South Africa, where homes are spread out and the children often don’t attend school because there is none close by. Most of these children have never held or seen a book when they enter school. Needless to say, they don’t read and the problem was exacerbated over the last few years by the Department of Education ruling it was not
required that the children learn to read or write in school. They have since changed their minds. More on this later.


After leaving there we stopped to get a guide for a walking tour of part of the township. Anthony took us first to the town marker, a large tile fresco, commemorating the history of Langa. It says, “The main barracks consisted of 84 dormitories each with 24 concrete bunks. Langa was build to accommodate the migrant labour population.” So we went deeper into Langa; our goal, the hostels/dormitories.








We went by the women cooking vats of “smileys”, heads of sheep with their tongues hanging out, a staple of the local diet, then past the ladies butchering the heads of cows. You can see a cow jaw bone in the picture below. It seems in this region the poor eat the least desirable pieces of meat when they can afford them. Not a vegetable in sight. Did I mention I am off meat at the moment?

In the picture you can also see some rehabbed dormitory buildings in the background. But many are not rehabbed, and Anthony wanted us to see ones in their original condition. So we climbed over some rubble on our way into a nearby courtyard and entered the common area of a hostel/dormitory.


The common area was a dark, moldy room with two stone picnic-like tables covered in old wood. There was very small sink. That sink provided the only water source for the barracks. In a small area there was one toilet (literally) without a door for all six rooms on the floor and one shower stall without a curtain. You had to climb through the shower literally to get to the toilet. Without any form of privacy I wondered how any used the shower. Also there was only cold water so it is doubtful many used the shower in the winter anyway, since it is often in the 40s here at night and even we do not have heaters. One refrigerator was provided for all.

On the other side of the common room was a small cooking area for everyone’s use. Now you might be thinking that there is clearly not much privacy, or wondering how so many people can share one toilet, but the shock was yet to come.


Anthony insisted we see the inside of one of the rooms and opened a door to greet someone. There were 6 narrow beds in the room: 3 upper bunks and 3 lower. One man was still in his bed wrapped tightly in his pink blankets to get warm. The other two families were out. We learned that one bed slept seven, a couple with their five children; on the other was a family of six in a room with just enough width between the beds for one small dresser. All of one family would have to be in bed before another could walk into the small space. In actuality not all of the family of seven could fit on the bed either so the children slept in the narrow space on the floor or outside when the weather was better.

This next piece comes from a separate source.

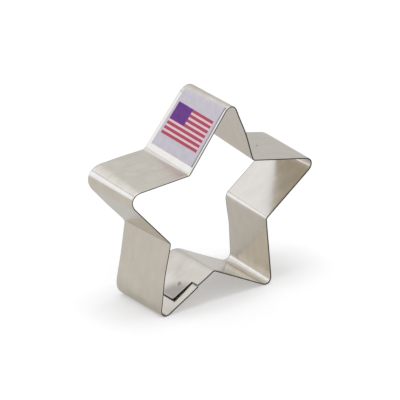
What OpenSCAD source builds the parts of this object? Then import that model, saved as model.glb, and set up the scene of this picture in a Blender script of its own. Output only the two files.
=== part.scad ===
// Star cookie cutter: one strip of tinned steel bent on edge into a five-pointed star.
// The ends of the strip lap on the inside of one wall and are spot welded.
// The star stands on its two lower tips, in the XZ plane; the strip is as deep as the star along Y.
// The cutting edge faces -Y. From there the star opens towards the back edge, and its bends get wider.
// The origin is at the bottom centre of the whole part.

/* [Strip] */
// Depth of the cutter, which is the width of the strip
strip_w = 25.4; // [22:0.1:60]
// Thickness of the sheet
strip_t = 0.5; // [0.3:0.05:0.8]

/* [Star] */
// Centre of the star to the sharp point of a tip, on the middle of the sheet, halfway across the strip
tip_reach = 46; // [42:0.5:80]
// Centre of the star to the sharp corner of a notch between two tips
notch_reach = 23; // [20:0.5:27]
// How much larger the star is at the back edge than at the cutting edge, as a share
flare = 0.045; // [0:0.005:0.08]
// Radius of the bend at a tip, on the middle of the sheet, before each bend's own share
tip_bend_r = 3.6; // [2:0.1:4]
// Radius of the bend at a notch, on the middle of the sheet, before each bend's own share
notch_bend_r = 2; // [1.4:0.1:2.4]
// Share of the hand-bent unevenness: 0 is the regular star, 1 the star as bent
stray_share = 1; // [0:0.1:1]

/* [Lap joint] */
// Seam to the sharp corner of the notch beside it
seam_from_notch = 8.4; // [6:0.1:12]
// Gap between the end of the outer layer and the shoulders that it butts
seam_gap = 0.15; // [0.1:0.05:0.3]
// Length of the tongue past the seam
tongue_len = 9.4; // [6:0.1:14]
// Step from each edge of the strip to the side of the tongue
shoulder_w = 3.5; // [2:0.1:5]
// Gap between the tongue and the layer that it lies on
lap_gap = 0.1; // [0.05:0.05:0.2]
// Length of the set that lifts the tongue on to the inside of the outer layer
joggle_len = 1.4; // [1:0.1:2]
// Width of the relief slit on each side of that set
slit_w = 0.3; // [0.2:0.05:0.6]

/* [Spot welds] */
// Diameter of a weld
weld_d = 1.9; // [1.2:0.1:3]
// Side of the tongue to the centre of the weld nearest to it
weld_from_side = 4.2; // [2.5:0.1:5]
// Seam to the line through the welds
weld_from_seam = 3.2; // [2.5:0.1:5]
// Width of the ring that the electrode leaves round a weld
weld_ring_w = 0.06; // [0.04:0.01:0.1]
// Depth of the dimple that the electrode leaves on each side
weld_dimple = 0.06; // [0.02:0.02:0.1]

/* [Label] */
// Thickness of the label paper and its glue
label_t = 0.12; // [0.08:0.02:0.2]
// Bare metal between the label and the cutting edge
label_edge_gap = 0.8; // [0.2:0.1:4]
// Bare metal between the label and the back edge
label_back_gap = 1.6; // [0.2:0.1:4]
// How far the label reaches on to the top bend, along the wall, at the back edge
label_on_bend = 3; // [0:0.1:3.5]
// Bare metal between the label and the start of the notch bend below it
label_notch_gap = 1.8; // [0.2:0.1:6]

/* [Hidden] */

// Corners run counterclockwise seen from the cutting edge, tip and notch in turn, from the top tip.
CORNERS = 10;
TIP_TOP = 0;
TIP_LOWER_LEFT = 4;
FULL_TURN = 360;
corner_step = FULL_TURN / CORNERS;
quarter_turn = FULL_TURN / 4;

// The strip's two edges: the cutting edge first, then the back edge
EDGES = [0, 1];
edge_y = [-strip_w / 2, strip_w / 2];
edge_scale = [1 - flare / 2, 1 + flare / 2];

// Unevenness of each corner: share of its reach that it stands out, and degrees that it leans.
reach_stray_shares = [-0.054, 0.024, 0.026, 0.036, 0.046, -0.053, -0.0519, 0.008, 0.043, 0.042];
lean_degrees = [-7.7, 1, -3.4, -3.8, -2, -6.3, -1.2, -1, -5.3, -5.6];
// Bend radius of each corner at each edge, as a share of the nominal one for a tip or a notch
bend_shares = [
    [0.72, 0.63, 0.98, 0.72, 1.02, 0.84, 0.63, 0.53, 0.75, 0.5],
    [1.35, 1.42, 1.33, 1.19, 1.08, 2.76, 0.677, 1.49, 1.03, 1.25]
];

function is_tip(k) = k % 2 == 0;
function wrap(k) = (k + CORNERS) % CORNERS;
function corner_reach(k) = (is_tip(k) ? tip_reach : notch_reach) * (1 + stray_share * reach_stray_shares[k]);
function corner_angle(k) = quarter_turn + corner_step * k + stray_share * lean_degrees[k];
function plain_corner(k) = corner_reach(k) * [cos(corner_angle(k)), sin(corner_angle(k))];
function unit(v) = v / norm(v);

// The walls run the same way at both edges, so each wall is flat and each bend is a cone.
plain_corners = [for (k = [0 : CORNERS - 1]) plain_corner(k)];
to_next = [for (k = [0 : CORNERS - 1]) unit(plain_corners[wrap(k + 1)] - plain_corners[k])];
bisector = [for (k = [0 : CORNERS - 1]) unit(to_next[k] - to_next[wrap(k - 1)])];
half_angle = [for (k = [0 : CORNERS - 1]) acos(to_next[k] * bisector[k])];
wall_angle = [for (k = [0 : CORNERS - 1]) atan2(to_next[k][1], to_next[k][0])];

function bend_r(edge, k) = (is_tip(k) ? tip_bend_r : notch_bend_r) * bend_shares[edge][k];
function outer_r(edge, k) = bend_r(edge, k) + strip_t / 2;
function trim(edge, k) = bend_r(edge, k) / tan(half_angle[k]);
raw_centres = [for (edge = EDGES) [for (k = [0 : CORNERS - 1])
    plain_corners[k] * edge_scale[edge] + bisector[k] * bend_r(edge, k) / sin(half_angle[k])]];

// The tips' bends reach furthest out, so they give the box of the star and with it the origin. Each edge
// stands on the floor.
left_x = min([for (edge = EDGES, k = [0 : 2 : CORNERS - 1]) raw_centres[edge][k][0] - outer_r(edge, k)]);
right_x = max([for (edge = EDGES, k = [0 : 2 : CORNERS - 1]) raw_centres[edge][k][0] + outer_r(edge, k)]);
low_z = [for (edge = EDGES) min([for (k = [0 : 2 : CORNERS - 1]) raw_centres[edge][k][1] - outer_r(edge, k)])];
origin_shift = [for (edge = EDGES) [-(left_x + right_x) / 2, -low_z[edge]]];
corners = [for (edge = EDGES) [for (c = plain_corners) c * edge_scale[edge] + origin_shift[edge]]];
centres = [for (edge = EDGES) [for (c = raw_centres[edge]) c + origin_shift[edge]]];

// Each bend as steps of a few degrees: a tip turns one way about its centre, and a notch the other.
facet_turn = 5;
function signed_turn(a) = (a + 1.5 * FULL_TURN) % FULL_TURN - FULL_TURN / 2;
bend_turn = [for (k = [0 : CORNERS - 1]) signed_turn(wall_angle[k] - wall_angle[wrap(k - 1)])];
bend_start = [for (k = [0 : CORNERS - 1]) wall_angle[wrap(k - 1)] + (is_tip(k) ? -quarter_turn : quarter_turn)];
function surface_r(edge, k, outward) = bend_r(edge, k) + (is_tip(k) ? outward : -outward);
function bend_steps(k) = ceil(abs(bend_turn[k]) / facet_turn);
function on_bend(edge, k, outward, share) = centres[edge][k] + surface_r(edge, k, outward)
    * [cos(bend_start[k] + share * bend_turn[k]), sin(bend_start[k] + share * bend_turn[k])];
// The star's outline at one edge, moved out from the middle of the sheet
function outline(edge, outward) = [for (k = [0 : CORNERS - 1], step = [0 : bend_steps(k)])
    let (p = on_bend(edge, k, outward, step / bend_steps(k))) [p[0], edge_y[edge], p[1]]];

// Halfway across the strip: the corners, and how far each wall leans out on its way to the back edge
middle_corners = (corners[0] + corners[1]) / 2;
wall_len = [for (k = [0 : CORNERS - 1]) norm(middle_corners[wrap(k + 1)] - middle_corners[k])];
function outward_way(k) = [to_next[k][1], -to_next[k][0]];
wall_tilt = [for (k = [0 : CORNERS - 1]) atan((corners[1][k] - corners[0][k]) * outward_way(k) / strip_w)];

// Places on the lapped wall, measured from its tip towards the bottom notch
LAP_WALL = TIP_LOWER_LEFT;
LABEL_WALL = TIP_TOP;
seam_x = wall_len[LAP_WALL] - seam_from_notch;
tongue_w = strip_w - 2 * shoulder_w;
layer_step = strip_t + lap_gap;
stack_t = 2 * strip_t + lap_gap;
weld_x = seam_x - weld_from_seam;
weld_pitch = tongue_w - 2 * weld_from_side;

// The label fills its wall up to the bare margins, and laps on to the bend of the top tip.
label_x = trim(1, LABEL_WALL) - label_on_bend;
label_end_x = wall_len[LABEL_WALL] - trim(1, wrap(LABEL_WALL + 1)) - label_notch_gap;
label_w = strip_w - label_edge_gap - label_back_gap;
// How far in the label's end can lie on the bend, from the flat of its wall
label_wrap_depth = 3;

// How far the root of the tongue reaches into the sheet that it grows from
root_overlap = 0.3;
// How far the underside of that root stays above the outside of the sheet
root_rise = 0.02;
weld_facets = 48;

// Extrudes a section of a wall across the strip, with the middle of its width on the middle of the strip.
module across_strip(width) {
    rotate([quarter_turn, 0, 0])
        linear_extrude(height = width, center = true)
            children();
}

// Space of wall k: X along it from its first corner, Y across the strip, Z towards the inside of the star.
module on_wall(k) {
    translate([middle_corners[k][0], 0, middle_corners[k][1]])
        rotate([0, -wall_angle[k], 0])
            rotate([-wall_tilt[k], 0, 0])
                children();
}

// A closed ring round the star, from the outline moved out by inner_out to the one moved out by outer_out
module ring(inner_out, outer_out) {
    loops = [outline(0, outer_out), outline(1, outer_out), outline(1, inner_out), outline(0, inner_out)];
    n = len(loops[0]);
    polyhedron(
        points = [for (loop = loops) each loop],
        faces = [for (a = [0 : len(loops) - 1], i = [0 : n - 1])
            let (b = (a + 1) % len(loops), j = (i + 1) % n)
            [a * n + i, a * n + j, b * n + j, b * n + i]]
    );
}

// The tongue seen on edge, with the set that lifts it over the outer layer
module tongue_section() {
    half_t = strip_t / 2;
    end_x = seam_x - tongue_len;
    root_x = seam_x + joggle_len;
    slope = layer_step / joggle_len;
    polygon([
        [end_x, layer_step - half_t],
        [seam_x, layer_step - half_t],
        [root_x, root_rise - half_t],
        [root_x + root_overlap, root_rise - half_t],
        [root_x + root_overlap, half_t - slope * root_overlap],
        [seam_x, layer_step + half_t],
        [end_x, layer_step + half_t]
    ]);
}

// Slot through the lapped wall, from the end of the outer layer for a length along the wall
module slot_section(length) {
    translate([seam_x - seam_gap, -strip_t])
        square([length, 2 * strip_t]);
}

// One child on the axis of each weld, with Z from the outer layer to the tongue
module at_welds() {
    on_wall(LAP_WALL)
        for (side = [-1, 1])
            translate([weld_x, side * weld_pitch / 2, -strip_t / 2])
                children();
}

module cutter_band() {
    color("silver")
        difference() {
            union() {
                difference() {
                    ring(-strip_t / 2, strip_t / 2);
                    on_wall(LAP_WALL) {
                        across_strip(2 * strip_w) slot_section(seam_gap);
                        across_strip(tongue_w + 2 * slit_w) slot_section(seam_gap + joggle_len);
                    }
                }
                on_wall(LAP_WALL) across_strip(tongue_w) tongue_section();
            }
            at_welds()
                translate([0, 0, -strip_t])
                    cylinder(h = stack_t + 2 * strip_t, d = weld_d + 2 * weld_ring_w, $fn = weld_facets);
        }
}

module spot_welds() {
    color("gainsboro")
        at_welds()
            translate([0, 0, weld_dimple])
                cylinder(h = stack_t - 2 * weld_dimple, d = weld_d, $fn = weld_facets);
}

module label() {
    color("lavender")
        intersection() {
            ring(strip_t / 2, strip_t / 2 + label_t);
            on_wall(LABEL_WALL)
                translate([label_x, label_edge_gap - strip_w / 2, -strip_t - label_t])
                    cube([label_end_x - label_x, label_w, strip_t + label_t + label_wrap_depth]);
        }
}

cutter_band();
spot_welds();
label();
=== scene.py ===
"""Looks of the star cookie cutter: the bent strip, its lap joint and welds, the label and the studio."""
import math

import bmesh
import bpy
import numpy as np
from mathutils import Matrix, Vector


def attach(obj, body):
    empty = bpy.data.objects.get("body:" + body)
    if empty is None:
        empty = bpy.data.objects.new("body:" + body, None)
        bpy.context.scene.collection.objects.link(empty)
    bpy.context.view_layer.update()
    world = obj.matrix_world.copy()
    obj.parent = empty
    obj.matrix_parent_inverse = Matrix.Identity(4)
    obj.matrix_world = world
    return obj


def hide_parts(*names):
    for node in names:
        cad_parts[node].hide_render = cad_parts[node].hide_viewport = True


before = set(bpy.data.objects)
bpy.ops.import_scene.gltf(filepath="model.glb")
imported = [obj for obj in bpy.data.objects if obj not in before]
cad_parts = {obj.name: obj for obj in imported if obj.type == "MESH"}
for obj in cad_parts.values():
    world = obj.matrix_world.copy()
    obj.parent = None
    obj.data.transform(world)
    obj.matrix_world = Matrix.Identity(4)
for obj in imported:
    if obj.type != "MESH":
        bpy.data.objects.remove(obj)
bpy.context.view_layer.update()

# Lengths are in millimetres, apart from the camera's distance, the floor and the lamp, in metres.
MM = 0.001

# The strip
STRIP_W = 25.4
STRIP_T = 0.5
HALF_W = STRIP_W / 2
HALF_T = STRIP_T / 2
# How far the outer face draws in at a sheared edge, and over which width
EDGE_ROLL = 0.07
EDGE_ROLL_W = 0.9
# How uneven the sheet is, and where this fades near both ends
RIPPLE = 0.007
RIPPLE_FROM = 24
RIPPLE_FADE = 10

# The star's corners run counterclockwise seen from the cutting edge,
# tip and notch in turn, from the top tip.
CORNERS = 10
TIP_TOP = 0
TIP_LOWER_LEFT = 4
NOTCH_BOTTOM = 5
TIP_REACH = 46
NOTCH_REACH = 23
# How each corner strays from a regular star: its reach, as a share, and its direction, in degrees
REACH_STRAYS = (-0.045, 0.025, 0.025, 0.04, 0.04, -0.05, -0.051, -0.005, 0.04, 0.025)
LEANS = (-6.5, 1.7, -2.9, -4.1, -2.1, -7.2, -0.9, -0.3, -4.6, -4.5)
STAR_X = -1.62
STAR_Z = 34.13

# The star is a little smaller at the cutting edge and opens towards the back edge. At both edges each
# corner has the size of its bend, and how far it lies outwards and to the left from its plain place.
FRONT_SCALE = 0.978
FRONT_BENDS = (2.8, 1.3, 3.3, 1.4, 2.52, 1.6, 2.33, 1.2, 2.6, 1.4)
FRONT_OUT = (0, 0, 0, -0.2, -2.0, 0, -0.1, 0, 0.35, -0.35)
FRONT_TURN = (0, 0, 0, 0, 0.4, 0, 0, 0, 0, 0)
BACK_BENDS = (4.4, 2.8, 4.9, 2.4, 5.0, 7, 2.8, 2.8, 3.8, 2.2)
BACK_OUT = (0.6, 1.3, 1.8, 0.3, 1.16, -0.1, 0.2, 0.7, 1.75, 1.2)
BACK_TURN = (-0.9, -0.2, -0.7, -0.3, 1.1, 1.05, 0.9, 0.7, 0.6, 0)
# How far the middle of each wall bows out of the star at the cutting edge and at the back edge
FRONT_BOWS = (0, 0, 0, 0.5, 0.2, 0, 0, 0, 0, 0.5)
BACK_BOWS = (0, 0.1, 0.1, -0.2, 0.1, 0.1, 0.45, 0.1, 0, 0)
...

Each family’s meager possessions hung from the top bunks. The occupants of the room could not have stood up at the same time to get dressed! And there was mold everywhere.

So that is why I am thinking about privacy. I asked Anthony why anyone would let people view their room while they were still in bed, and he said in the hopes they would give him a small bit of money for food. It must be part of the tourist experience. The bed person also may have been left there to protect their meager possessions. I must admit to having been overwhelmed…and this is just one family of thousands of families who live like this…but there was more to come.


We continued walking through “Langawood”, so named by the locals because of the nice (by our standards incredibly small) brick homes with proper doors and bars on the windows and concrete slab front yards. By the way, the window bars are common. They are on properties everywhere; businesses, homes, flats, everywhere for security purposes. We then walked on into the Joe Slovo informal settlement.

Joe Slovo originally was settled with local South Africans, many of whom have since moved on. Now foreigners (i.e. people from other African countries) have moved into the open spaces and this has created tension. These people live in small shacks. In the picture above are four or five of the shacks in Joe Slovo all lined up next to each other in typical African fashion. These particular families sell bead and wood products to the tourists that happen by on township tours from under the front tarps on their homes. They were also happy to allow us into their homes so we could understand the conditions in which they are living.

There is no water or toilets in these shacks. Common port-a-potties sit in a line for their use on the edge of the settlement. Anthony said a big problem is there are so many people who use them and they are only emptied once or twice a week, if the settlement is lucky. Some shacks have electricity lines, but electricity is often too expensive for most of these families and electricity has to be paid for before use.


Inside the shack we visited, a metal cabinet held a few small lanterns and dishes. There was a hot plate for cooking, but no other source of heat. Like the people in the hostels/dormitories the primary focus of the shack – which was separated into two rooms by curtains – was the beds, with lots of bedding to keep these people warm. It is like camping out forever without any hope of moving on. And it is very dangerous because most of the crimes in South Africa are crimes of property and rape and there is often only a thin curtain or wood slats between you and those outside.

And so, though in my mind the settlement with a curtain might be better in terms of privacy, in reality the hostels sleeping 13 to a small room might be the more desirable location because at least those families had a door. Imagine!